*** SOURCE RECORDS

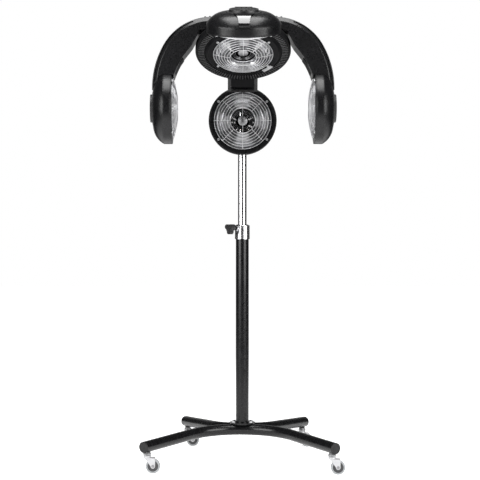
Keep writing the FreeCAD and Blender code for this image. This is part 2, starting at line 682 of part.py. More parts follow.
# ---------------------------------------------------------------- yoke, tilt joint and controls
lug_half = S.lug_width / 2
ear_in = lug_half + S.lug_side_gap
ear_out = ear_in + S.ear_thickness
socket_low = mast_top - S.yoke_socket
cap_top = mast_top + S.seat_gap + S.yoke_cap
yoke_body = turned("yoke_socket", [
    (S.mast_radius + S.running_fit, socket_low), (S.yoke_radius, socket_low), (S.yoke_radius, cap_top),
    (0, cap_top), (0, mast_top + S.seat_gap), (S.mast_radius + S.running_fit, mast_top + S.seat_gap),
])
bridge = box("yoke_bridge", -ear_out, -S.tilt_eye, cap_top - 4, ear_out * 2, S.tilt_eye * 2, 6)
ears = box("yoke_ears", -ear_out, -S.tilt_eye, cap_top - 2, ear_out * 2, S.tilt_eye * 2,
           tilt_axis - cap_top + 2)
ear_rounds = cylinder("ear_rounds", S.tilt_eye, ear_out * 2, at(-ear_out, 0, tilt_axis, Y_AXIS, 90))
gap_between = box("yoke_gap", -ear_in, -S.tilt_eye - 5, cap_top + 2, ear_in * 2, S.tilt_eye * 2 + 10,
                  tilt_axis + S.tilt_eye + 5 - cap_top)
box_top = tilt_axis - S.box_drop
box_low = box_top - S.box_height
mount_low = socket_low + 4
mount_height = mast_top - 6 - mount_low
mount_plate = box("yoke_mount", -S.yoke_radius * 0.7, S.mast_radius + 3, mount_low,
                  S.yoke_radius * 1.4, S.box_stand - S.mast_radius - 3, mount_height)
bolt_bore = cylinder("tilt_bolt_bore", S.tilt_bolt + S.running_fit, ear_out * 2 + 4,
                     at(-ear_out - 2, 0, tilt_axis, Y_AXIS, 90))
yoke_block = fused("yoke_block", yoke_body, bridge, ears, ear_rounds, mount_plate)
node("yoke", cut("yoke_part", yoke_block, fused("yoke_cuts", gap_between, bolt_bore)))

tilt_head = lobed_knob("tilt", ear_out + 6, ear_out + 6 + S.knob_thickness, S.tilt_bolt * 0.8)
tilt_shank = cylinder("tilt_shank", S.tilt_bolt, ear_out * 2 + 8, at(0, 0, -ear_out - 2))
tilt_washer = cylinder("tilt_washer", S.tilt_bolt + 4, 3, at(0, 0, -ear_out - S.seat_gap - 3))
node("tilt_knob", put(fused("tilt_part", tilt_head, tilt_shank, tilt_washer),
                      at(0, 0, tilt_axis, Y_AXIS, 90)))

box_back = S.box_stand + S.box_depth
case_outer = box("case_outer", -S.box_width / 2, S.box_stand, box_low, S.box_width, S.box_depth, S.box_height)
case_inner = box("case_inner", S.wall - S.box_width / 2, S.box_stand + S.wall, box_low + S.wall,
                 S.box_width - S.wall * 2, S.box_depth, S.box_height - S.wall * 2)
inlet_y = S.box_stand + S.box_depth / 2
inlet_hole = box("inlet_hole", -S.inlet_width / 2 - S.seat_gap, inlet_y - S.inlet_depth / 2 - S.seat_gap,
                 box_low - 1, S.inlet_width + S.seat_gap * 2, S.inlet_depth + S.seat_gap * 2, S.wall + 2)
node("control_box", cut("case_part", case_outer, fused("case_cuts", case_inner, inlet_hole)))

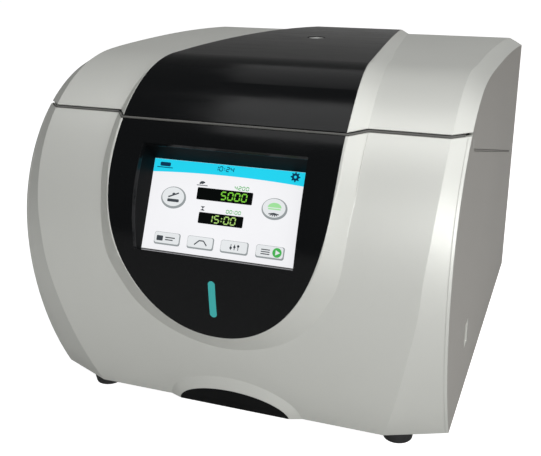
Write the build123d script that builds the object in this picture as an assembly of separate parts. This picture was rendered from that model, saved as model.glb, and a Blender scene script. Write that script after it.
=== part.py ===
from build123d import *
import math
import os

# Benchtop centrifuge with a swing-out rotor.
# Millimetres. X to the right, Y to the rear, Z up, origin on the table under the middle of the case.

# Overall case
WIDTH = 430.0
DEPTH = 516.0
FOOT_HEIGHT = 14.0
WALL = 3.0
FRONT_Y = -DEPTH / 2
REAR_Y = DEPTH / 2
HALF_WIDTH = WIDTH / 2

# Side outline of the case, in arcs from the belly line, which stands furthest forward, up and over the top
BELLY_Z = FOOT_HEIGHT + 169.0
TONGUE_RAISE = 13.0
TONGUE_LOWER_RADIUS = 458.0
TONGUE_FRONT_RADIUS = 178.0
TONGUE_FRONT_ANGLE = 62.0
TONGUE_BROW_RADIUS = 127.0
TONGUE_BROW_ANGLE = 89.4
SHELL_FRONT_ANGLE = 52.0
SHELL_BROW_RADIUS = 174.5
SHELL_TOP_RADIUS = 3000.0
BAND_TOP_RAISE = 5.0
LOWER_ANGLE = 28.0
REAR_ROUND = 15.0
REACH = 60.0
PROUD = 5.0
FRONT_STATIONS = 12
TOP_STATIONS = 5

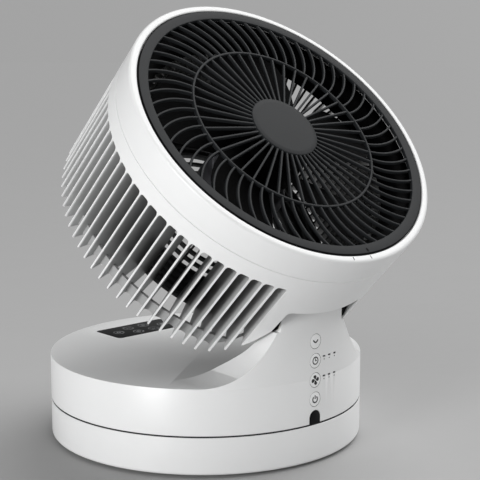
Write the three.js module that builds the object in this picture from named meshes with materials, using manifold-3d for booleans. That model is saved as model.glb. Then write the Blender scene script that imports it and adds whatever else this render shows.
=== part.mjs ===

******

:: WHAT YOU SHOULD DO ::
Locate the word "Write" in the entries, and copy every line where it is found.

:: THE ANSWER ::
Write the build123d script that builds the object in this picture as an assembly of separate parts. This picture was rendered from that model, saved as model.glb, and a Blender scene script. Write that script after it.
Write the three.js module that builds the object in this picture from named meshes with materials, using manifold-3d for booleans. That model is saved as model.glb. Then write the Blender scene script that imports it and adds whatever else this render shows.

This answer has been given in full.